Vresistor + Vcap = Vsrc
Vresistor + Vcap = Vdc + Vac

But since Vcap = Vdc, you get:

Vresistor = Vac

If the signal is too low frequency then the capacitor will change its voltage significantly and this falls apart.

 

I understand for the most part. Only thing I'm struggling with is that the AC/audio signal I am referring to is first being amplified by a transistor in a circuit powered by a 6V battery. Thus the transistor output swings as high as 6V and no lower than 0V. Then the signal is AC coupled by a series capacitor and input to a clamping circuit. The signal at this point (cathode of clamping diode) drops as low as -0.7V referenced to circuit ground. My question is how can I read a negative voltage across a circuit element when 0V is the lowest potential in the circuit?

 

I understand for the most part. Only thing I'm struggling with is that the AC/audio signal I am referring to is first being amplified by a transistor in a circuit powered by a 6V battery.
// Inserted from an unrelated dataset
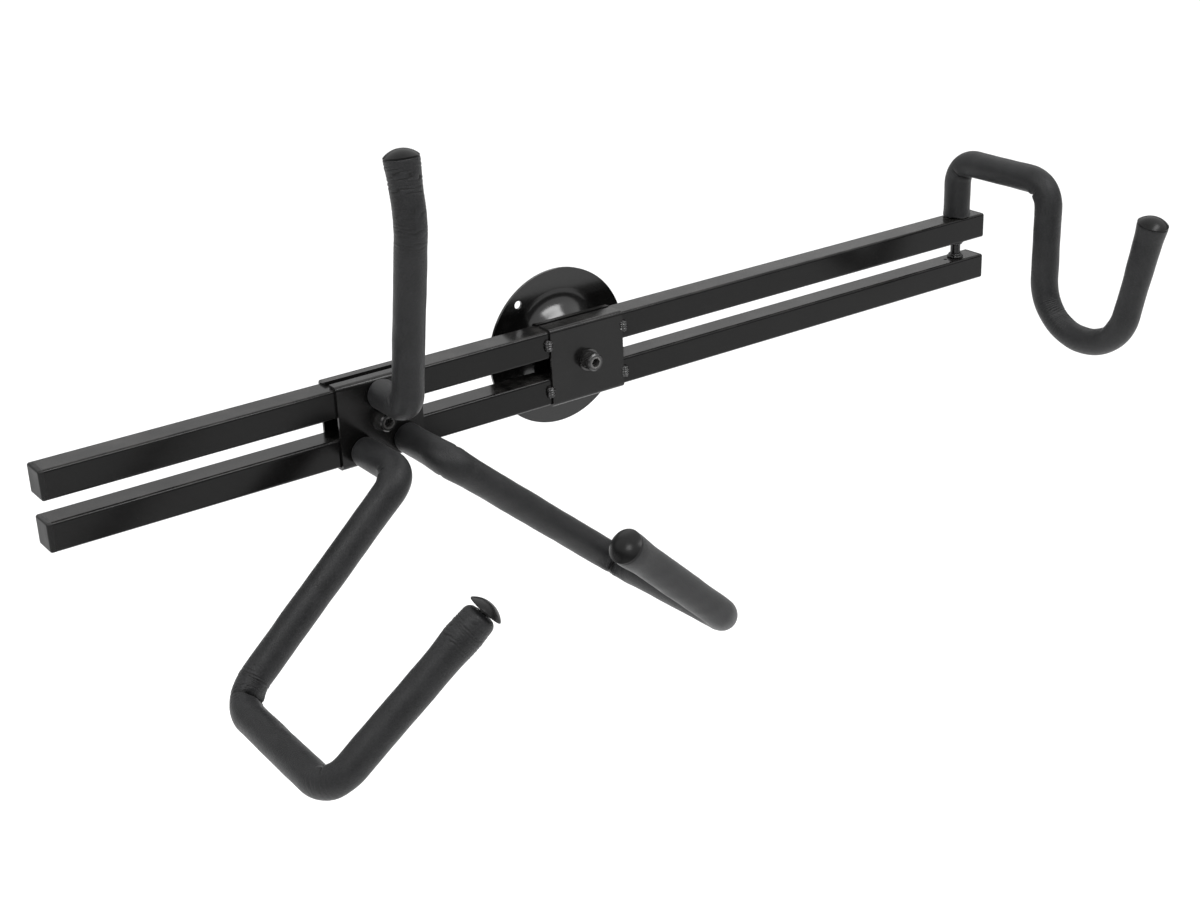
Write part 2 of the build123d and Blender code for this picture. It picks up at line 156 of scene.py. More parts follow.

Thus the transistor output swings as high as 6V and no lower than 0V. Then the signal is AC coupled by a series capacitor and input to a clamping circuit. The signal at this point (cathode of clamping diode) drops as low as -0.7V referenced to circuit ground. My question is how can I read a negative voltage across a circuit element when 0V is the lowest potential in the circuit? Is it simply because the capacitor is holding a charge from the previous positive cycle and therefore on the negative cycle, the diode is forward biased? In other words, my negative voltage reading is relative.

It is about the capacitor holding a charge still, yes, and it is also about the reference.

Basically, with no audio signal the capacitor charges up to say 3V.

When the transistor's swing their output to 6V the output voltage is (with Vsrc being transistor output):
Vsrc = Vcap + Vresistor
6 = 3 + Vresistor,
Vresistor = 3V

When the transistors swing their output to 0V, you get:
0 = 3 + Vresistor
Vresistor = -3V

Switching elements are what let this happen, since you charge the capacitor to some value then suddenly change the reference.